For such an indulgent meal, it is pretty much hands-off, with the exception of the boiling of the lobsters. For those of you who desire a little less interaction with your food, Rouses’ will kindly steam the lobsters for you. Just call ahead and time the pickup so that they are still hot when you sit down to eat.
New England Lobster Clambake At Home
New England Lobster Clambake at home is a quintessential late summer meal made easy.
- 6 small 1 to 1 and 1/2 pound live lobsters
- 2-3 pounds mussels debearded and scrubbed
- 2-3 pounds littleneck clams scrubbed1 pound red or yellow potatoes
- 1 pound smoked sausage cajun or chorizo, cut into 3 inch pieces
- 3 ears corn each cut crosswise into 6 pieces
- 1/4 cup salted butter melted
- 1/2 cup dry white wine
- 1 sweet onion cut into wedges
- 2 lemons halved
- 4 cloves garlic minced
- 1 tablespoon seafood boil or Old Bay
- 1 tablespoon chopped fresh thyme leaves
- Kosher salt and freshly ground black pepper
- 2 tablespoons chopped fresh parsley
- Melted butter and lemon wedges for serving
Preheat oven to 400 degrees F.
Lightly oil a large, rimmed baking sheet or coat with nonstick spray.

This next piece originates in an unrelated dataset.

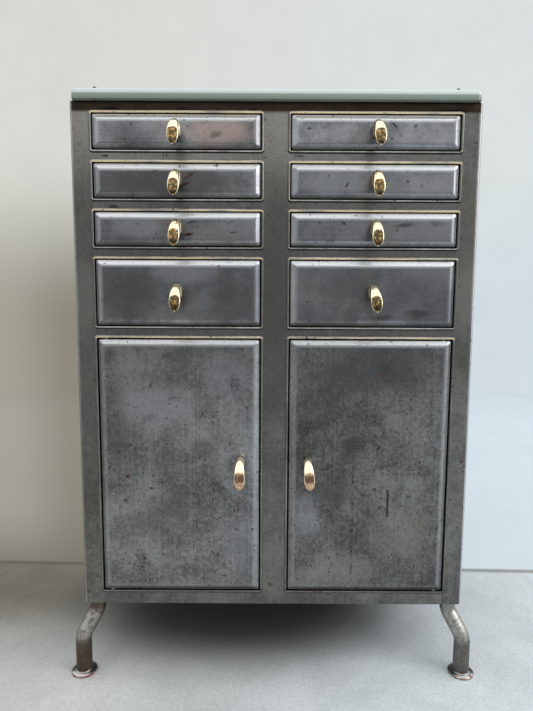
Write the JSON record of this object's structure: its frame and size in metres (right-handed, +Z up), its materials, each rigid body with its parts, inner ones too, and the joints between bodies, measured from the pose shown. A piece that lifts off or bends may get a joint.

In a large pot of boiling salted water, cook potatoes until just cooked, about 10-13 minutes.
Stir in corn during the last 5 minutes of cooking time, remove corn and potatoes and bring pot back up to a boil.
In a small bowl, combine butter, garlic, Old Bay and thyme; season with salt and pepper, to taste.
Place potatoes, corn, mussels, clams, shrimp, chorizo, onion and lemons in a single layer onto the prepared baking sheet. Stir in butter mixture and gently toss to combine.
Place into oven and bake for 12-15 minutes, or until all the mussels and clams have opened.
Meanwhile, place lobsters in pot of boiling water and boil for 10 minutes. Remove and plunge into a pot of ice water to stop the cooking process.
Pour seafood onto your largest serving platters and arrange lobsters. Serve immediately, garnished with parsley, and served with melted butter and lemon if desired.
How to eat a whole lobster
If you’ve never eaten a whole lobster before, it’s honestly not as difficult as it looks. Make sure you have a good pair of lobster crackers or a mallet and don’t wear anything that needs to be dry-cleaned (I learned this the hard way).
- Start by twisting off both claws and crack each claw. My favorite part is claw meat, so don’t skimp with the pick.
- Unfurl and twist the tail off where it meets the body. Either cut or pick the tail meat out.
- Don’t skimp on the butter.
- There are tiny morsels of meat in the legs– don’t forget those!
We might be heading into fall, but don’t let the last joys of summer slip through your fingers without experiencing the succulence of butter-dipped lobster, ya hear?